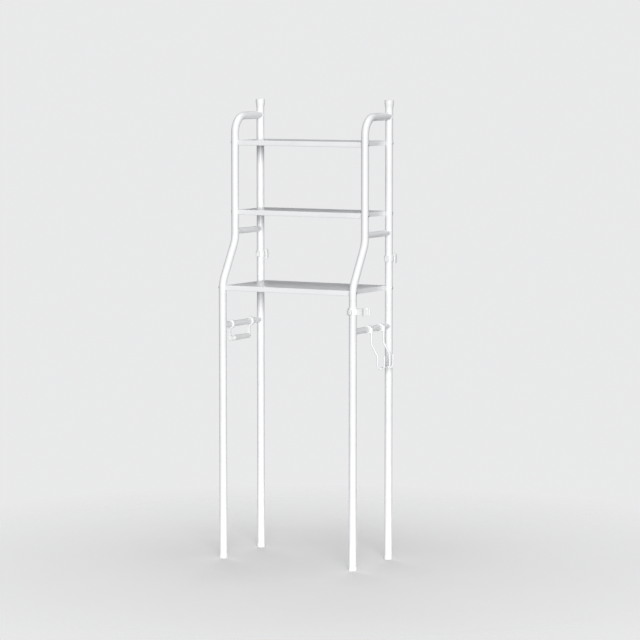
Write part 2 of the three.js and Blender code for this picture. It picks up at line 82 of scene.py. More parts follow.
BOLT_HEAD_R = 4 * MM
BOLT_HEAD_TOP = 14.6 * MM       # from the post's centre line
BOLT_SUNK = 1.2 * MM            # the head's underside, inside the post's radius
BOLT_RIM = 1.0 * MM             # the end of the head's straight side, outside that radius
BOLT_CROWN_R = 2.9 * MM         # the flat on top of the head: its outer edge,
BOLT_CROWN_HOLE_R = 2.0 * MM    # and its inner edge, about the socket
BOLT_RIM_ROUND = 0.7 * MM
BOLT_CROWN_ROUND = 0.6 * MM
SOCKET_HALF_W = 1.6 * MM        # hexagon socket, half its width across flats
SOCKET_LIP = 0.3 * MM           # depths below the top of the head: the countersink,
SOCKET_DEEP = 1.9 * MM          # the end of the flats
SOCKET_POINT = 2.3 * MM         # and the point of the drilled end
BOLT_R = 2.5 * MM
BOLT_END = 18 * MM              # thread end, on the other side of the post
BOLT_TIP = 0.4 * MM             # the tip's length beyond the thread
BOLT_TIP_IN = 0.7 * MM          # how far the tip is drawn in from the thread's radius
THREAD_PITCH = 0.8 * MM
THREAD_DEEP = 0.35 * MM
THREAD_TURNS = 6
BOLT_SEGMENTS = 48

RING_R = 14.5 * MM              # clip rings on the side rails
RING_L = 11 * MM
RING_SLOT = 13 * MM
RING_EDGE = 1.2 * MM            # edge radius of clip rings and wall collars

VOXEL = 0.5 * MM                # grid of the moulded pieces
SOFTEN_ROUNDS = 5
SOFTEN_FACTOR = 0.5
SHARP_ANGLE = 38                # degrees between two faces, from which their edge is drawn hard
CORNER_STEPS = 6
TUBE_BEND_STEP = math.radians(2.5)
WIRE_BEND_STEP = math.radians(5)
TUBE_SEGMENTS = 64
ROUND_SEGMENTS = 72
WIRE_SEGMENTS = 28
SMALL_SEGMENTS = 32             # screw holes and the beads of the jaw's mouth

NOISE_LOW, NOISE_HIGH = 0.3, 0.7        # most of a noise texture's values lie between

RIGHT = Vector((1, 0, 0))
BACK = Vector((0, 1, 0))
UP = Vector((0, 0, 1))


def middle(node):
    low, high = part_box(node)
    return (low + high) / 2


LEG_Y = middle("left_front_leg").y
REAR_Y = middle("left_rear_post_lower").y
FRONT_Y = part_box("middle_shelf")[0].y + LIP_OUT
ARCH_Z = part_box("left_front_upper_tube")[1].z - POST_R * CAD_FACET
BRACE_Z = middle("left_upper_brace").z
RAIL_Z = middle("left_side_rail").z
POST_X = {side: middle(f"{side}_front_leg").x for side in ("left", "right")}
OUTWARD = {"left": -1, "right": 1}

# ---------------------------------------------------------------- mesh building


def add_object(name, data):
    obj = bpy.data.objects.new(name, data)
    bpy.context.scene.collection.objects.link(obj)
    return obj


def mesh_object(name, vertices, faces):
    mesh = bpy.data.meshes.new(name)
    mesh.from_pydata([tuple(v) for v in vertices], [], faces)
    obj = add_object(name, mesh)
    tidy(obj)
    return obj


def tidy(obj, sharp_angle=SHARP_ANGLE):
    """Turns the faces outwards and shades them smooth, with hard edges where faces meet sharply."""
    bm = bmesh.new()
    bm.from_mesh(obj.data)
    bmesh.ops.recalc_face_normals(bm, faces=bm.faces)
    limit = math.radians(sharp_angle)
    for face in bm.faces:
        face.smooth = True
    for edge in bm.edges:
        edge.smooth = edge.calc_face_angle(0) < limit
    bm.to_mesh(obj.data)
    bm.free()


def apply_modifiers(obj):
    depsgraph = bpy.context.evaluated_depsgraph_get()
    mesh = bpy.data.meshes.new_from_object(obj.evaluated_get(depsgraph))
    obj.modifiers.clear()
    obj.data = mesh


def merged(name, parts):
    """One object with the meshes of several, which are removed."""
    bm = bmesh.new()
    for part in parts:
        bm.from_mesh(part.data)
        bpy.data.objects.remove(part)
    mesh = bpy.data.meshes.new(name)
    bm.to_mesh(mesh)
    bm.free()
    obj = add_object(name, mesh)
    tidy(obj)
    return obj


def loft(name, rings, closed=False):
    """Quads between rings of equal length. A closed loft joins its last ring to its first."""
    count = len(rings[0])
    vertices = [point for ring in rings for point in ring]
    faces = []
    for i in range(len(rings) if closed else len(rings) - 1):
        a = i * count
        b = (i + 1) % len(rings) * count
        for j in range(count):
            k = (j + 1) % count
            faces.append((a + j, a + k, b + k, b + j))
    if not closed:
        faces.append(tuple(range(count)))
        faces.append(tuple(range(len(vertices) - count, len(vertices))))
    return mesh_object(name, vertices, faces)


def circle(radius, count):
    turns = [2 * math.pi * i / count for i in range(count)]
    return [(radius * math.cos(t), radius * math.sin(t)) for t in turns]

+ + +

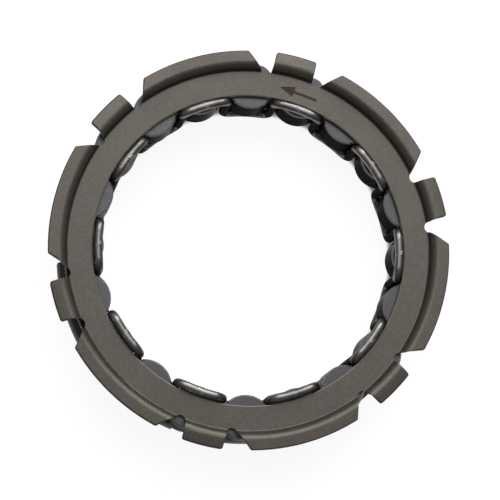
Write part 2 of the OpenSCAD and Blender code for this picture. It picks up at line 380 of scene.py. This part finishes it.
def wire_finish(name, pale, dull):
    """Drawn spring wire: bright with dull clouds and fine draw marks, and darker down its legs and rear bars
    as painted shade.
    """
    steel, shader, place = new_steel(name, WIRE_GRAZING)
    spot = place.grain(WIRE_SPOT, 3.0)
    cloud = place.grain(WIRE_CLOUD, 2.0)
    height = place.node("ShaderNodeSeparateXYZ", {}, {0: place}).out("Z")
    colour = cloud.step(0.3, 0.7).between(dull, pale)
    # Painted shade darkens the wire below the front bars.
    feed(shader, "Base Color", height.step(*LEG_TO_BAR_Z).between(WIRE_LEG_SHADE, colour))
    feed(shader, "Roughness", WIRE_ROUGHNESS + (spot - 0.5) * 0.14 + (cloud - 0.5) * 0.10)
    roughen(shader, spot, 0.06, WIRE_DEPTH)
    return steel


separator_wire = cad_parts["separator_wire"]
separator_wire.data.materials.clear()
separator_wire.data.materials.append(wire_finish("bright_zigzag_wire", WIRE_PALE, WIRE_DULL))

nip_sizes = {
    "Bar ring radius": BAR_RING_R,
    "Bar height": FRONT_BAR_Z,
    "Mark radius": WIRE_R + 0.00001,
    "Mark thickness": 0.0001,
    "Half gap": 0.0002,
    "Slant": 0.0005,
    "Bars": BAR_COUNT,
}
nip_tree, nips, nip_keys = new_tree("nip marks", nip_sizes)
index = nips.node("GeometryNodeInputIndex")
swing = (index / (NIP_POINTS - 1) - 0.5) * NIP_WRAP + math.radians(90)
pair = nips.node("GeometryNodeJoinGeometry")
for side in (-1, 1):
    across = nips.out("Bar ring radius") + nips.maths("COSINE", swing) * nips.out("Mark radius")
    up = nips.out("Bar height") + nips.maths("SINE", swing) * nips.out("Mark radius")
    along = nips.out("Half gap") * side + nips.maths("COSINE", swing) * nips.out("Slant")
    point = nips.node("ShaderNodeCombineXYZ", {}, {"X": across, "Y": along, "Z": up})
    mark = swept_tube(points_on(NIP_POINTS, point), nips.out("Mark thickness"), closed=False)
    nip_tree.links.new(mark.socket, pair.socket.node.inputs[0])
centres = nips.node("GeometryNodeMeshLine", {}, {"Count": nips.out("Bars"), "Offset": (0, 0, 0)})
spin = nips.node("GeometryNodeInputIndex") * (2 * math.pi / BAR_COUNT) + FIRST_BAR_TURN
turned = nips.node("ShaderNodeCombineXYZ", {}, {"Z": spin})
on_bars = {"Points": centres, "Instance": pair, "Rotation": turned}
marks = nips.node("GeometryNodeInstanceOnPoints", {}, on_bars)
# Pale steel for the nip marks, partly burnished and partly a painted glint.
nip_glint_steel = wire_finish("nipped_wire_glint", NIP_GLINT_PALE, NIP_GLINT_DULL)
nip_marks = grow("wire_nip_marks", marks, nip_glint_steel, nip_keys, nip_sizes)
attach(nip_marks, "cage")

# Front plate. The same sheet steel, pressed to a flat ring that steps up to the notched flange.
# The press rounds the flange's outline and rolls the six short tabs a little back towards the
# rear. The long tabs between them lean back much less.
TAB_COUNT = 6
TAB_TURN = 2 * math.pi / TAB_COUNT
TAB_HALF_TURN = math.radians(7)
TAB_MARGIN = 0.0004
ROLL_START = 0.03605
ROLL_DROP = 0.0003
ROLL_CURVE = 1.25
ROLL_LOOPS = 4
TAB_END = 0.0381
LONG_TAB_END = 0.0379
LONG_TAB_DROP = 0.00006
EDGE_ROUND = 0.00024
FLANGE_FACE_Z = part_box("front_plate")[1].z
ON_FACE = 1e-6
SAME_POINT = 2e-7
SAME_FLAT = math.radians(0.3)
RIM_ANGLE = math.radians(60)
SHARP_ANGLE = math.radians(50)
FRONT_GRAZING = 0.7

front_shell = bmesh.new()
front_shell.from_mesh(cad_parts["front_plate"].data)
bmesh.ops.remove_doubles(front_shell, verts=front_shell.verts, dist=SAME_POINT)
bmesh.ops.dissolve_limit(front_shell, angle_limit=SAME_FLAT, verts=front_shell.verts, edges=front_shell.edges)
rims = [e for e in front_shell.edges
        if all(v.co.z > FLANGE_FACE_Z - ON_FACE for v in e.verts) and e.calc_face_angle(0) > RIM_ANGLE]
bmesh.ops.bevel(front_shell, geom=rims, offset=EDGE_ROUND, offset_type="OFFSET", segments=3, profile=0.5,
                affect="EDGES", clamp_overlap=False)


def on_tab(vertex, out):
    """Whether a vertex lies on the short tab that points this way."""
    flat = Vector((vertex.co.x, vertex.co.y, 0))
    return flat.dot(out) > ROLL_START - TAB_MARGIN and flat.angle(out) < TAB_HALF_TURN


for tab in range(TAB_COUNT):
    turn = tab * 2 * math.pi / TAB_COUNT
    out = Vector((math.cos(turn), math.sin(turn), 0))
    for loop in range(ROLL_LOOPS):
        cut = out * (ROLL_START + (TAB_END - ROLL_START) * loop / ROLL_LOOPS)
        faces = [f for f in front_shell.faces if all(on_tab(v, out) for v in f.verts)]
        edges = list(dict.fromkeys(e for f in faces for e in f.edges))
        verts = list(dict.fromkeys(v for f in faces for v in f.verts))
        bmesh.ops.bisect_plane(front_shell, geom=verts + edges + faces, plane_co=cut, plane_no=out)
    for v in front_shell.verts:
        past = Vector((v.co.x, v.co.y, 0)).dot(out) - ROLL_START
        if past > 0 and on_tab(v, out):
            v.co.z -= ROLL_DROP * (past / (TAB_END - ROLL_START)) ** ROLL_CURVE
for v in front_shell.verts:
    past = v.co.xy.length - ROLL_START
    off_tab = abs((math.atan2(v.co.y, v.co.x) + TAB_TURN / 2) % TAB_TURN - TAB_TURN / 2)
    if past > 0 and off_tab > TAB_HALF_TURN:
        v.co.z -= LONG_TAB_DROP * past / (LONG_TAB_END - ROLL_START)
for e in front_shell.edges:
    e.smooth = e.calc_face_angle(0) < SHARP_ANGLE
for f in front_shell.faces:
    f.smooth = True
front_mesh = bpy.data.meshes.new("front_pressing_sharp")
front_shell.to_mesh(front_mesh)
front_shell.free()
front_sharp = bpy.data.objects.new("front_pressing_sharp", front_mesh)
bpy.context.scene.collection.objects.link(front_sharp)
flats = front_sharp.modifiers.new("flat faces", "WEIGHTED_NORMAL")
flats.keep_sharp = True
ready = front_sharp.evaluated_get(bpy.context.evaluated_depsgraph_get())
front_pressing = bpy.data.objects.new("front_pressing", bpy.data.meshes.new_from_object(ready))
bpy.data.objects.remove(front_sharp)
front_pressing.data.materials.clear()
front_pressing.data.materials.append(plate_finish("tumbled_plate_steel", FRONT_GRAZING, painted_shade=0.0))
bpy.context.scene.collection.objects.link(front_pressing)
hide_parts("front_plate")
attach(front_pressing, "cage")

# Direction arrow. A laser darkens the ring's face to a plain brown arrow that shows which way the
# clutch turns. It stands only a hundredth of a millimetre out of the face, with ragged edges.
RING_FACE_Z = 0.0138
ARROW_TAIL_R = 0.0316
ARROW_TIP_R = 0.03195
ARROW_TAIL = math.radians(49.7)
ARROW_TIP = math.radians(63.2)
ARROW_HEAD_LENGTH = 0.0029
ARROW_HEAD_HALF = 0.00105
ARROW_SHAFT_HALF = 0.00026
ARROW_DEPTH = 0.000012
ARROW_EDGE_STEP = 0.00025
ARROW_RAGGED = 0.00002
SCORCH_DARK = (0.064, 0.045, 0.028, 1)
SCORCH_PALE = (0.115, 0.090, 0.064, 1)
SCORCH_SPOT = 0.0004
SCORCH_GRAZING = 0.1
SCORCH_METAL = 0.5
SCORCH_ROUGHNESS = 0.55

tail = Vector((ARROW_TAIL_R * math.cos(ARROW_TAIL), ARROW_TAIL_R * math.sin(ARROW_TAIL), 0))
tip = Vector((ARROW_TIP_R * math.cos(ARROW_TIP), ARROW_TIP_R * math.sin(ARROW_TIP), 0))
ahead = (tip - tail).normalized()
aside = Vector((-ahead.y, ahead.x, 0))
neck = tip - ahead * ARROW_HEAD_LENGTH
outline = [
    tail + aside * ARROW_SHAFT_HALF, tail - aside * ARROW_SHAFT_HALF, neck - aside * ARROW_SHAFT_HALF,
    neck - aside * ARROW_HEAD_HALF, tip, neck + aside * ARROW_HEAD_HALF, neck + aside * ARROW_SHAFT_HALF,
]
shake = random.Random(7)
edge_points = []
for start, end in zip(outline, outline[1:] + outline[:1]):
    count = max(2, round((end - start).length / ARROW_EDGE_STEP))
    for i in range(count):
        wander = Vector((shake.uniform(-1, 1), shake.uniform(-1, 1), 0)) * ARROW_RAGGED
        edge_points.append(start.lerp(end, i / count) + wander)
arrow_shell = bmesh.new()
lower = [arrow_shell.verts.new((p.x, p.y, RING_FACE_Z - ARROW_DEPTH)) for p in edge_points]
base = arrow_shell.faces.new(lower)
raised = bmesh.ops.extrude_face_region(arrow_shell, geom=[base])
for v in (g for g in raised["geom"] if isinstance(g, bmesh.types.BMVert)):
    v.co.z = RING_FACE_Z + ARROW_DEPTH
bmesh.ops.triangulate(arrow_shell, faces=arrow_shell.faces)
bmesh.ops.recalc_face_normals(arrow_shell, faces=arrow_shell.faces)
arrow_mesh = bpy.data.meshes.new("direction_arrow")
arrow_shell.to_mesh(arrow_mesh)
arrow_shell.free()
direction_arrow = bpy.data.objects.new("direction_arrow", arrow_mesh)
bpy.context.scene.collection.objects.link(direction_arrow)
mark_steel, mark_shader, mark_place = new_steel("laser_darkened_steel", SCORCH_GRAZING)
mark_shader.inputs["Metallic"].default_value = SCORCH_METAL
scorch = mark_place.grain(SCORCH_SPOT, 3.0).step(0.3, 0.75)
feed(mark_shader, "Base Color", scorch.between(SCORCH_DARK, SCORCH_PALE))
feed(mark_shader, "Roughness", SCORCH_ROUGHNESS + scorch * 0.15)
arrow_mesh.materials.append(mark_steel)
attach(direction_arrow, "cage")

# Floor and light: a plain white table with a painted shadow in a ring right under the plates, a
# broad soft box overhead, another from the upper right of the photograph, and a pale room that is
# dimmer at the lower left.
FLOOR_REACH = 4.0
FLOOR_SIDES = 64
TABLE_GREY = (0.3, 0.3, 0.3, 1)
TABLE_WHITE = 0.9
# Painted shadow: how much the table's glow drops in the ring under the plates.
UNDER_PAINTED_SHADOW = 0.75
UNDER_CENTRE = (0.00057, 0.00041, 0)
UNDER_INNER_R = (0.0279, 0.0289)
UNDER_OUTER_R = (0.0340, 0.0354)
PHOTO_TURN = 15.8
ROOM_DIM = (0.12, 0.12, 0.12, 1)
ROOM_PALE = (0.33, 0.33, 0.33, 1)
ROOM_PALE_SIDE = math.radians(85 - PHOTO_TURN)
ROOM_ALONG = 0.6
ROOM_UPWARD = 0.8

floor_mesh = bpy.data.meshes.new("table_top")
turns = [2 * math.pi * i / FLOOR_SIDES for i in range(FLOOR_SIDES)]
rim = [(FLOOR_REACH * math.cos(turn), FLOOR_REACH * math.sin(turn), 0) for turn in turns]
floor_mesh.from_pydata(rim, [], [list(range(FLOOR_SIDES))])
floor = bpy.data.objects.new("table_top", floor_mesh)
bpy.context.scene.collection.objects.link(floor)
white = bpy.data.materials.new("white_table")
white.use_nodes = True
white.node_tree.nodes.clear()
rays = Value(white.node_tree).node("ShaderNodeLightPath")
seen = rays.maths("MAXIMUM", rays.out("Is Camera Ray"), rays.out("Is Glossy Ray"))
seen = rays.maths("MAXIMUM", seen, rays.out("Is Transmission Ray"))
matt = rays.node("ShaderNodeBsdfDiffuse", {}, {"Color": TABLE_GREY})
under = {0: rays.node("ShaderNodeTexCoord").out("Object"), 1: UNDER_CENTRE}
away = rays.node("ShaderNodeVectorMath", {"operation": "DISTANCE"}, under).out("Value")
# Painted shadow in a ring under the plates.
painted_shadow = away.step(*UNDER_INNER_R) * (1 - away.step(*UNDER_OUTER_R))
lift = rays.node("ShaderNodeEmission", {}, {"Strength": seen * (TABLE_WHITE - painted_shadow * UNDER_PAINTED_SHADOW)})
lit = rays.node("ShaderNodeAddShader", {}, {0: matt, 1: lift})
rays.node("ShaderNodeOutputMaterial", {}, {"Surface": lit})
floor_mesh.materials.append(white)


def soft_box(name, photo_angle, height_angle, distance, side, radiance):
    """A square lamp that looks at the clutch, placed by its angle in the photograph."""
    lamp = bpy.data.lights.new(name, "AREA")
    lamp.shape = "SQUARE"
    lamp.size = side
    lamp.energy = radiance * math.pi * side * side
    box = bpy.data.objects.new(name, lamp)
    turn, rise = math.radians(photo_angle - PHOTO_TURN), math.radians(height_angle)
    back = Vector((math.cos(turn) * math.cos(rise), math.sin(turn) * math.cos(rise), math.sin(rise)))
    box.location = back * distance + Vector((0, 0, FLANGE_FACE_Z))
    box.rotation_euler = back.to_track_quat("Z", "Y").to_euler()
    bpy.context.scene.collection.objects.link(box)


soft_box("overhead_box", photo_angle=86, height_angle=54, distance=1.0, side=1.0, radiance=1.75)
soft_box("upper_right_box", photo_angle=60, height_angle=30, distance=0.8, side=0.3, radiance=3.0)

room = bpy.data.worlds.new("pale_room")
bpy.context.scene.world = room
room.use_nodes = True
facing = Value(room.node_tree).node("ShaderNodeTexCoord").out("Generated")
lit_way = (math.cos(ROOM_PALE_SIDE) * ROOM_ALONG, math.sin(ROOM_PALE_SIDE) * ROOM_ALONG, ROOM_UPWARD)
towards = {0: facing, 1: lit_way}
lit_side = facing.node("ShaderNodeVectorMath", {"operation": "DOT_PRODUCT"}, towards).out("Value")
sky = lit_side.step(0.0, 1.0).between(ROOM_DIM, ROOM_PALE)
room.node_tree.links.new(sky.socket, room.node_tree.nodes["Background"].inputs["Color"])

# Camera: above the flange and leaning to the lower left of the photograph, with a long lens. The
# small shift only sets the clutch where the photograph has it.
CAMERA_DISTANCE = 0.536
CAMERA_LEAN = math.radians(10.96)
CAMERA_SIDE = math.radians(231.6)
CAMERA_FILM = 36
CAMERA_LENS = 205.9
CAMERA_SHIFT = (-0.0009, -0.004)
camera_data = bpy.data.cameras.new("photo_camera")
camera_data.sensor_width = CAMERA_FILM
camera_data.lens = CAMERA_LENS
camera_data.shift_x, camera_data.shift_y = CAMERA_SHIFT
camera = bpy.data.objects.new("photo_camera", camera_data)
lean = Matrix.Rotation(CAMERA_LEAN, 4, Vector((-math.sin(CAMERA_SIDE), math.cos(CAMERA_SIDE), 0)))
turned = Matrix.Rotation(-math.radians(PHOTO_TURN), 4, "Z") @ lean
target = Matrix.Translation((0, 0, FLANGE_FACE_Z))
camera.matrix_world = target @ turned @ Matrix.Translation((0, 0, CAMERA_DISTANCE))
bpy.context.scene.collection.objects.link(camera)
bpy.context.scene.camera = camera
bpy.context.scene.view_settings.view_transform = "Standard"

+ + +

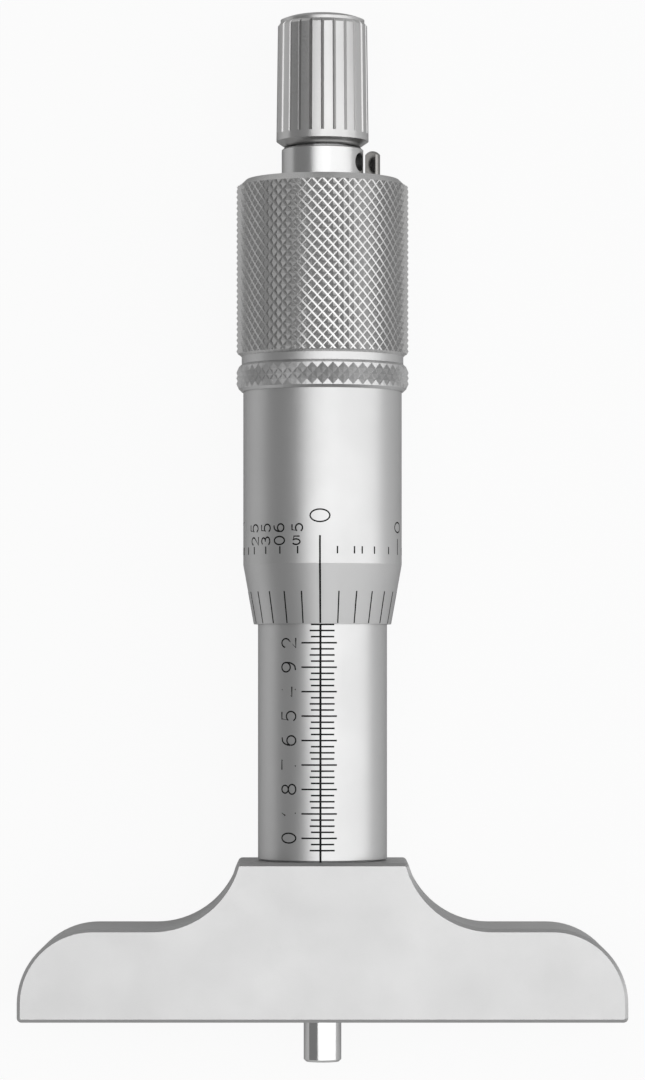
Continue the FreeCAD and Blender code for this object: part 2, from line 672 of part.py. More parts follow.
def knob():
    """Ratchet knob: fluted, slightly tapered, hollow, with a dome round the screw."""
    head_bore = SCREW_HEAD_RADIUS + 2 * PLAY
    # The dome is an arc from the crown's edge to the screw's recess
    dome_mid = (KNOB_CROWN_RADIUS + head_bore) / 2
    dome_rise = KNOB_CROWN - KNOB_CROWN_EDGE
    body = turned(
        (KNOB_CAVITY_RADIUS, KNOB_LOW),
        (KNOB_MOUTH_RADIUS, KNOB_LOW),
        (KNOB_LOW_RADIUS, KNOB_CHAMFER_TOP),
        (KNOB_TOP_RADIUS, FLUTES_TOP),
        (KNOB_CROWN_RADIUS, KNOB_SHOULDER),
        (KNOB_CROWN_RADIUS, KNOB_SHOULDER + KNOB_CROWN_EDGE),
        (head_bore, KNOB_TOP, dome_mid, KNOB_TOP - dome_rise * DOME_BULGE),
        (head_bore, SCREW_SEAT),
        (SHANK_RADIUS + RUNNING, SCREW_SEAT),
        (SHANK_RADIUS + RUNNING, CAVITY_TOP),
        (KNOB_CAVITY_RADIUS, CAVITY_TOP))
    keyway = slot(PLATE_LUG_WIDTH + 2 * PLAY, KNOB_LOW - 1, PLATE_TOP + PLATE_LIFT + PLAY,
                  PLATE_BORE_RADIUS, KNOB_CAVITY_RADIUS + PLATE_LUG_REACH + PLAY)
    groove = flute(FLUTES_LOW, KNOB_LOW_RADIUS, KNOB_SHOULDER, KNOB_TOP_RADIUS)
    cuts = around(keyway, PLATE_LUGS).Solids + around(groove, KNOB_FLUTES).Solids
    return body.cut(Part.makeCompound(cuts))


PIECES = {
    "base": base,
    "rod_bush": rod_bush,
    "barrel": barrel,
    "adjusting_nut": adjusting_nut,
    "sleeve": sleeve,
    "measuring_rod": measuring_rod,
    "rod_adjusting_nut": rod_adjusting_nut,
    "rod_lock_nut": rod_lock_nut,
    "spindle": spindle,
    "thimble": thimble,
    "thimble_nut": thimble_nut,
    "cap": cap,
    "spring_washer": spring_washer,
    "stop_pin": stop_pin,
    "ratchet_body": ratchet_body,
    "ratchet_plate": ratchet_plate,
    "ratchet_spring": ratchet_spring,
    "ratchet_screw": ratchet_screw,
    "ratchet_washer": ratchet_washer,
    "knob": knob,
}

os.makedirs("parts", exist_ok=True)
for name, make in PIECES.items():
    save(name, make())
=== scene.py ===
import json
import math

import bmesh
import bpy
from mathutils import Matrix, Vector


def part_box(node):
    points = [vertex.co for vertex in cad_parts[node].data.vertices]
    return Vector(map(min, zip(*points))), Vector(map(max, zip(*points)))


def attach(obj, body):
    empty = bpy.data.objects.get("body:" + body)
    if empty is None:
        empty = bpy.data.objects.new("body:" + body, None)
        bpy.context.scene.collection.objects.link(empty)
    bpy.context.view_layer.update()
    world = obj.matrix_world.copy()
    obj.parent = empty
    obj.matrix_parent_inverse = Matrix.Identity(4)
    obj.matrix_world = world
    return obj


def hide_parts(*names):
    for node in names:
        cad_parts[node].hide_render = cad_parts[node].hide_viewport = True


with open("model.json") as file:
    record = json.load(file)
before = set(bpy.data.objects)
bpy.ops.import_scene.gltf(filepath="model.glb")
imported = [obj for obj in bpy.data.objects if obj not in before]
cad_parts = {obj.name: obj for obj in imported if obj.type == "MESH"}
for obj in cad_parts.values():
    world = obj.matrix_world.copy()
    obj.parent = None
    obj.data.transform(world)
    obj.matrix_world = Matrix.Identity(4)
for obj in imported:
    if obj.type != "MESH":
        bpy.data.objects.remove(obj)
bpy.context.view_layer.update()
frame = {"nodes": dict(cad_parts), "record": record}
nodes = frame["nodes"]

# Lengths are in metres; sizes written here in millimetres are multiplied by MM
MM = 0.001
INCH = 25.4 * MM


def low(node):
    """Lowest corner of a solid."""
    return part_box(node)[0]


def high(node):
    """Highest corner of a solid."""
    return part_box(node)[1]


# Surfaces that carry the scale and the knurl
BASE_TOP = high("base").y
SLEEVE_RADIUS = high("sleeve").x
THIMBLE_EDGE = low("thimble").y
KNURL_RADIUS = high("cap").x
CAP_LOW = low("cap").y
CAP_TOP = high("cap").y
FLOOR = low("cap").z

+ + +

### What this task involves
Beginning with the line containing "cuts = around(keyway, PLATE_LUGS).Solids" and ending with the line containing "obj.matrix_parent_inverse = Matrix.Identity(4)", extract those lines exactly from the listing above, and only those.

### Written reply
    cuts = around(keyway, PLATE_LUGS).Solids + around(groove, KNOB_FLUTES).Solids
    return body.cut(Part.makeCompound(cuts))


PIECES = {
    "base": base,
    "rod_bush": rod_bush,
    "barrel": barrel,
    "adjusting_nut": adjusting_nut,
    "sleeve": sleeve,
    "measuring_rod": measuring_rod,
    "rod_adjusting_nut": rod_adjusting_nut,
    "rod_lock_nut": rod_lock_nut,
    "spindle": spindle,
    "thimble": thimble,
    "thimble_nut": thimble_nut,
    "cap": cap,
    "spring_washer": spring_washer,
    "stop_pin": stop_pin,
    "ratchet_body": ratchet_body,
    "ratchet_plate": ratchet_plate,
    "ratchet_spring": ratchet_spring,
    "ratchet_screw": ratchet_screw,
    "ratchet_washer": ratchet_washer,
    "knob": knob,
}

os.makedirs("parts", exist_ok=True)
for name, make in PIECES.items():
    save(name, make())
=== scene.py ===
import json
import math

import bmesh
import bpy
from mathutils import Matrix, Vector


def part_box(node):
    points = [vertex.co for vertex in cad_parts[node].data.vertices]
    return Vector(map(min, zip(*points))), Vector(map(max, zip(*points)))


def attach(obj, body):
    empty = bpy.data.objects.get("body:" + body)
    if empty is None:
        empty = bpy.data.objects.new("body:" + body, None)
        bpy.context.scene.collection.objects.link(empty)
    bpy.context.view_layer.update()
    world = obj.matrix_world.copy()
    obj.parent = empty
    obj.matrix_parent_inverse = Matrix.Identity(4)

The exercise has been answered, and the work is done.